▶ **PROBLEM DESCRIPTION**: From the first line of the data through the line containing "ring(step_x + inset, free_x", return each line exactly.

▶ **DATA EXCERPT**:
━━━━━━━━━━
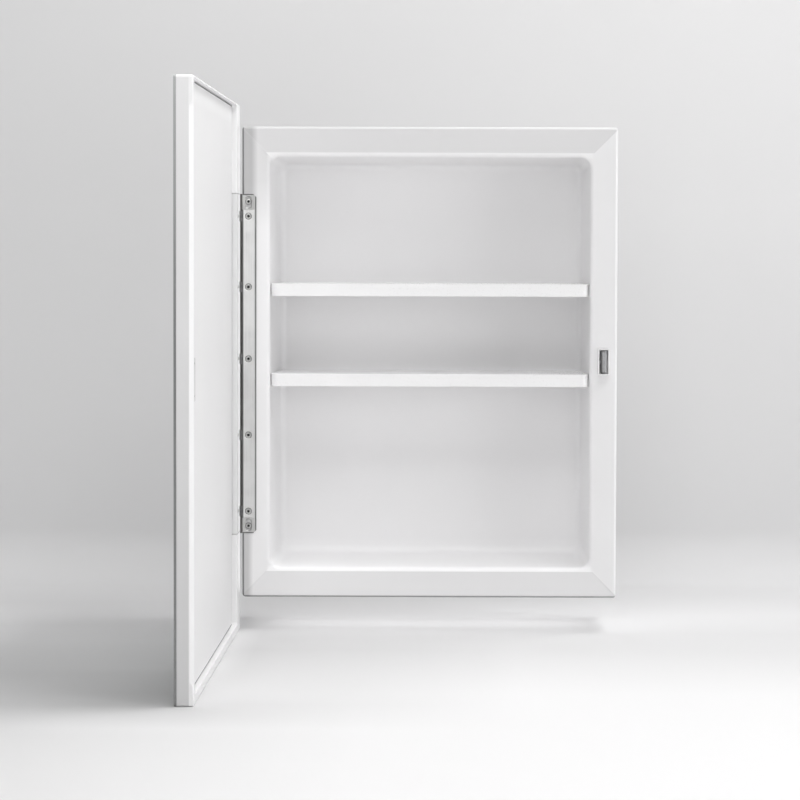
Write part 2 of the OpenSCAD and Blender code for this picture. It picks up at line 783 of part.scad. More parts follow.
module catch_pole_plates() {
    color([0.72, 0.73, 0.74]) difference() {
        for (x = [catch_x - magnet_t / 2 - pole_t, catch_x + magnet_t / 2])
            translate([x, pole_y, catch_z - pole_h / 2])
                cube([pole_t, magnet_d + pole_out, pole_h]);
        catch_pin_hole();
    }
}

module catch_pin() {
    color([0.6, 0.6, 0.6]) translate([catch_x - catch_out_w / 2, catch_pin_y, catch_z])
        rotate([0, 90, 0]) cylinder(d = catch_pin_d, h = catch_out_w);
}

// A ring of the closed door, set in from its outline by a margin
function door_ring(inset, r, y) =
    ring(door_x0 + inset, door_x1 - inset, door_z0 + inset, door_z1 - inset, r, y);
// A ring of the recess in the closed door, set in from the recess's outline by a margin
function recess_ring(inset, r, y) =
    ring(step_x + inset, free_x - inset, recess_z0 + inset, recess_z1 - inset, r, y);

// Rings of the frame: out of the recess, over its face, down the outside and into the tape's seat
function frame_rings() = [
    recess_ring(0, recess_r, web_y),
    recess_ring(0, recess_r, door_face_y - recess_edge),
    recess_ring(-recess_edge, recess_r + recess_edge, door_face_y),
    for (k = [edge_steps:-1:0])
        let (a = 90 * k / edge_steps, inset = door_edge_r * (1 - cos(a)))
        door_ring(inset, door_r - inset, door_face_y - door_edge_r * (1 - sin(a))),
    door_ring(0, door_r, glass_y + front_edge),
    door_ring(front_edge, door_r - front_edge, glass_y),
    door_ring(tape_margin, tape_seat_r, glass_y),
    door_ring(tape_margin, tape_seat_r, tape_y)
];

// The finger pull: a chamfer along the free edge that runs out before the corners
module finger_pull() {
    z0 = door_z0 + pull_bottom;
    z1 = door_z1 - pull_top;
    hull() {
        translate([door_x1, door_face_y, z0 + pull_run]) linear_extrude(z1 - z0 - 2 * pull_run)
            polygon([[-pull_c, 0], [-pull_c, past], [past, past], [past, -pull_c],
                     [0, -pull_c]]);
        translate([door_x1, door_face_y, z0]) cube([past, past, z1 - z0]);
    }
}

// The seat for the door's leaf, across the hinge stile and down its step
module door_leaf_seat() {
    translate([leaf_x0 - leaf_room, 0, 0]) slab(door_face_y + past, leaf_t + past)
        leaf_strip(step_x - leaf_x0 + leaf_room + past, leaf_room);
    translate([step_x - leaf_lap - leaf_t, 0, 0]) slab(door_face_y + past, panel_recess + past)
        leaf_strip(leaf_lap + leaf_t + past, leaf_room);
}

// A strip as long as the door's leaf and a margin
module leaf_strip(w, margin) {
    translate([0, hinge_z - base_plate_h / 2 - margin]) square([w, base_plate_h + 2 * margin]);
}

module door_frame() {
    color([0.95, 0.95, 0.96]) open_door() difference() {
        loft(frame_rings());
        finger_pull();
        door_leaf_seat();
        for (z = door_screw_z) {
            door_hole(leaf_screw_x, z, shank_d, door_face_y, door_screw_l + hole_end);
            door_sink(leaf_screw_x, z, door_face_y, door_sink_d);
        }
    }
}

// A screw's hole in the closed door, from its inner side towards the mirror
module door_hole(x, z, shank, y, depth) {
    translate([x, y + past, z]) rotate([90, 0, 0])
        cylinder(d = shank + 2 * screw_gap, h = depth + past);
}

// The countersink of such a hole, from its diameter at depth y
module door_sink(x, z, y, d) {
    mirror([0, 1, 0]) rod_y(x, -y, z, d, d / 2, eps);
}

// A screw driven into the door from its inner side
module door_screw(x, z, y, head, shank, length) {
    mirror([0, 1, 0]) screw(x, -y, z, head, shank, length);
}

module door_leaf() {
    y0 = door_face_y - leaf_t;
    color([0.9, 0.9, 0.9]) open_door() difference() {
        union() {
            translate([leaf_x0, 0, 0])
                slab(door_face_y, leaf_t) leaf_strip(step_x - leaf_lap - leaf_x0, 0);
            translate([step_x - leaf_lap - leaf_t, 0, 0])
                slab(door_face_y, panel_recess - panel_gap) leaf_strip(leaf_t, 0);
            for (z = leaf_screw_z) {
                knuckle(hinge_z + z);
                translate([leaf_x0, y0, hinge_z + z - knuckle_l / 2])
                    cube([leaf_t, pin_y - y0, knuckle_l]);
            }
        }
        pin_bore();
        for (z = door_screw_z) {
            door_hole(leaf_screw_x, z, shank_d, door_face_y, leaf_t + past);
            door_sink(leaf_screw_x, z, door_face_y, door_sink_d);
        }
    }
}

module door_leaf_screws() {
    color([0.9, 0.9, 0.9]) open_door() for (z = door_screw_z)
        door_screw(leaf_screw_x, z, door_face_y - (door_sink_d - door_head_d) / 2 + screw_gap,
                   door_head_d, shank_d, door_screw_l);
}

module mirror_glass() {
    color([0.62, 0.66, 0.68]) open_door() loft([
        door_ring(0, door_r, glass_y),
        door_ring(0, door_r, glass_y - bevel_edge),
        door_ring(bevel_w, door_r, glass_y - mirror_t)
    ]);
}

module mirror_tape() {
    color([0.25, 0.25, 0.25]) open_door() for (i = [0:tape_count - 1])
        let (x = (door_x1 - tape_margin - tape_w) * (2 * i / (tape_count - 1) - 1))
        translate([x - tape_w / 2, glass_y, door_z0 + 2 * tape_margin])
            cube([tape_w, tape_t, door_z1 - door_z0 - 4 * tape_margin]);
}

// A sheet that lies in the recess
module recess_sheet(y, thickness, gap) {
    slab(y, thickness) difference() {
        rounded_box_outline(step_x + gap, free_x - gap, recess_z0 + gap, recess_z1 - gap, recess_r);
        for (z = strike_screw_z)
            translate([catch_x, z]) circle(d = strike_shank_d + 2 * screw_gap);
    }
}

module filler_board() {
    color([0.75, 0.65, 0.5]) open_door() recess_sheet(board_y, board_t, board_gap);
}

module back_panel() {
    color([0.94, 0.94, 0.94]) open_door() recess_sheet(panel_y, panel_t, panel_gap);
}

module strike_plate() {
    color([0.75, 0.75, 0.75]) open_door() difference() {
        slab(strike_y, strike_t)
            rounded_box_outline(catch_x - strike_w / 2, catch_x + strike_w / 2,
                                catch_z - strike_h / 2, catch_z + strike_h / 2, strike_r);
        for (z = strike_screw_z) {
            door_hole(catch_x, z, strike_shank_d, strike_y, strike_t + past);
            door_sink(catch_x, z, strike_y, strike_sink_d);
        }
    }
}

module strike_screws() {
    color([0.6, 0.6, 0.6]) open_door() for (z = strike_screw_z)
        door_screw(catch_x, z, strike_y - (strike_sink_d - strike_head_d) / 2 + screw_gap,
                   strike_head_d, strike_shank_d, strike_screw_l);
}

cabinet_shell();
upper_shelf();
lower_shelf();
hinge_base_plate();
body_leaf();
hinge_pin();
body_leaf_screws();
base_plate_screws();
catch_housing();
catch_magnet();
catch_pole_plates();
catch_pin();
door_frame();
mirror_glass();
mirror_tape();
filler_board();
back_panel();
door_leaf();
door_leaf_screws();
strike_plate();
strike_screws();
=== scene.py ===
# %% [markdown]
# A medicine cabinet hangs on a bathroom wall: a moulded white body with two shelves, and a mirrored
# door on a long steel hinge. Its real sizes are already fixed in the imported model, so this lesson
# only gives it its looks. Every piece below is placed from the model's own measures. Blender works
# in metres, so a size in millimetres is written as a number times MM.

# %% Load the model
import bpy
import math
from mathutils import Matrix, Vector


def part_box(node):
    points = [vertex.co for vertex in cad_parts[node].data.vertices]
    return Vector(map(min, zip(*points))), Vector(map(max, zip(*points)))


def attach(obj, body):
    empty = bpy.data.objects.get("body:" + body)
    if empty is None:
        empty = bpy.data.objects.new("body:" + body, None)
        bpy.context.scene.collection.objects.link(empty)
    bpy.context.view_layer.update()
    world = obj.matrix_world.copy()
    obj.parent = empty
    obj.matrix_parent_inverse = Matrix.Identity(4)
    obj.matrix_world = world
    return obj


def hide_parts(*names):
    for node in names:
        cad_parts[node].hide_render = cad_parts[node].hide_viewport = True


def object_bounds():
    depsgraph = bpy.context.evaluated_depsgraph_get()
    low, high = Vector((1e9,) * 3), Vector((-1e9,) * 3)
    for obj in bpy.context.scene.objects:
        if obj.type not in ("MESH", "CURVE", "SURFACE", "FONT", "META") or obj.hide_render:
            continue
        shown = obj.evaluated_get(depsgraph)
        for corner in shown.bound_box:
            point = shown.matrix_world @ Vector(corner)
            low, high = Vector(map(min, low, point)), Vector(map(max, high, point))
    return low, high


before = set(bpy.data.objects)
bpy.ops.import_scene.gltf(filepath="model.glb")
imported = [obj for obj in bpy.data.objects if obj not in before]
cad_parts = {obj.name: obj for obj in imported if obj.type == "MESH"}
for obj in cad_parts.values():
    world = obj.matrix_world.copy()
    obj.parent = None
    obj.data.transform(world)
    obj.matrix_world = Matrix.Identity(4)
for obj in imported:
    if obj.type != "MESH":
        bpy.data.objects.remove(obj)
model_low, model_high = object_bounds()
print("model measures", [round(v, 4) for v in model_high - model_low], "metres")

MM = 0.001

# %% [markdown]
# The photograph was taken from straight in front, a little to the right of the cabinet's middle and
# about level with its upper shelf. Upright edges stay nearly upright in it, which a long lens shifted
# downwards gives. A large shift would push the cabinet out of the picture when it is looked at from
# its other sides, so most of the downward view comes from tilting the camera by two degrees instead.
# The numbers are the least-squares fit to edges read from the photograph.

# %% Camera
PHOTO_PIXELS = 800
FOCAL_PIXELS = 2398.8
CENTRE_PIXELS = (458, 340)
SENSOR_MM = 36
CAMERA_PLACE = (0.0311, -2.4122, 0.1065)
YAW_DEG, PITCH_DEG, ROLL_DEG = -0.092, 2.082, -0.18

camera_data = bpy.data.cameras.new("camera")
camera = bpy.data.objects.new("camera", camera_data)
bpy.context.scene.collection.objects.link(camera)
bpy.context.scene.camera = camera
camera_data.sensor_width = SENSOR_MM
camera_data.lens = SENSOR_MM * FOCAL_PIXELS / PHOTO_PIXELS
camera_data.shift_x = (PHOTO_PIXELS / 2 - CENTRE_PIXELS[0]) / PHOTO_PIXELS
camera_data.shift_y = (CENTRE_PIXELS[1] - PHOTO_PIXELS / 2) / PHOTO_PIXELS
camera.location = CAMERA_PLACE
turn = Matrix.Rotation(math.radians(-YAW_DEG), 3, "Z")
tilt = Matrix.Rotation(math.radians(90 - PITCH_DEG), 3, "X")
lean = Matrix.Rotation(math.radians(-ROLL_DEG), 3, "Z")
camera.rotation_euler = (turn @ tilt @ lean).to_euler()
print("lens", round(camera_data.lens, 1), "mm, tilt", PITCH_DEG)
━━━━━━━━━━
▶ **ANSWER TO THIS EXERCISE**:
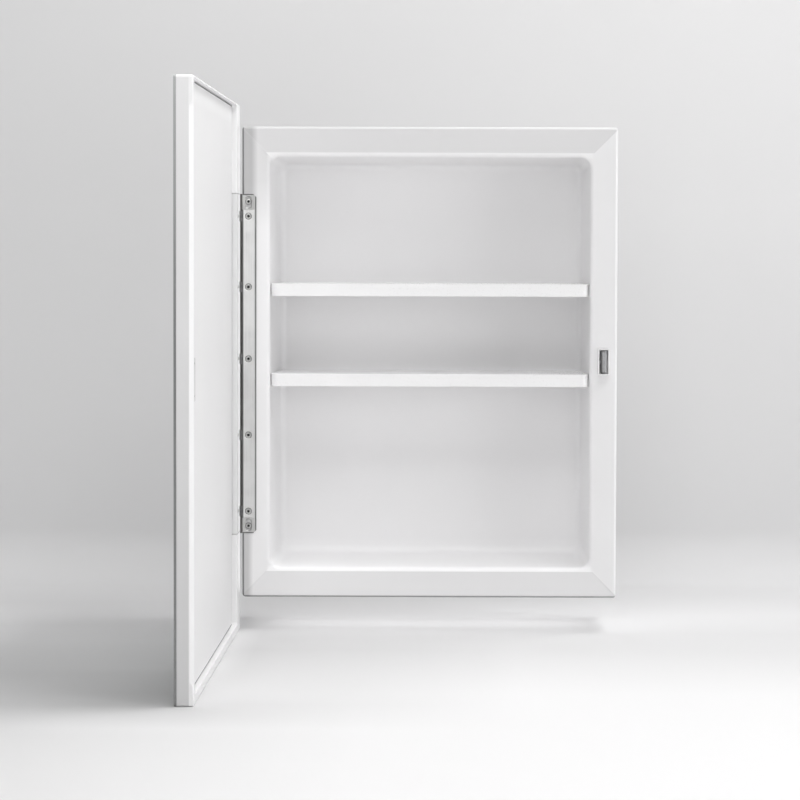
Write part 2 of the OpenSCAD and Blender code for this picture. It picks up at line 783 of part.scad. More parts follow.
module catch_pole_plates() {
    color([0.72, 0.73, 0.74]) difference() {
        for (x = [catch_x - magnet_t / 2 - pole_t, catch_x + magnet_t / 2])
            translate([x, pole_y, catch_z - pole_h / 2])
                cube([pole_t, magnet_d + pole_out, pole_h]);
        catch_pin_hole();
    }
}

module catch_pin() {
    color([0.6, 0.6, 0.6]) translate([catch_x - catch_out_w / 2, catch_pin_y, catch_z])
        rotate([0, 90, 0]) cylinder(d = catch_pin_d, h = catch_out_w);
}

// A ring of the closed door, set in from its outline by a margin
function door_ring(inset, r, y) =
    ring(door_x0 + inset, door_x1 - inset, door_z0 + inset, door_z1 - inset, r, y);
// A ring of the recess in the closed door, set in from the recess's outline by a margin
function recess_ring(inset, r, y) =
    ring(step_x + inset, free_x - inset, recess_z0 + inset, recess_z1 - inset, r, y);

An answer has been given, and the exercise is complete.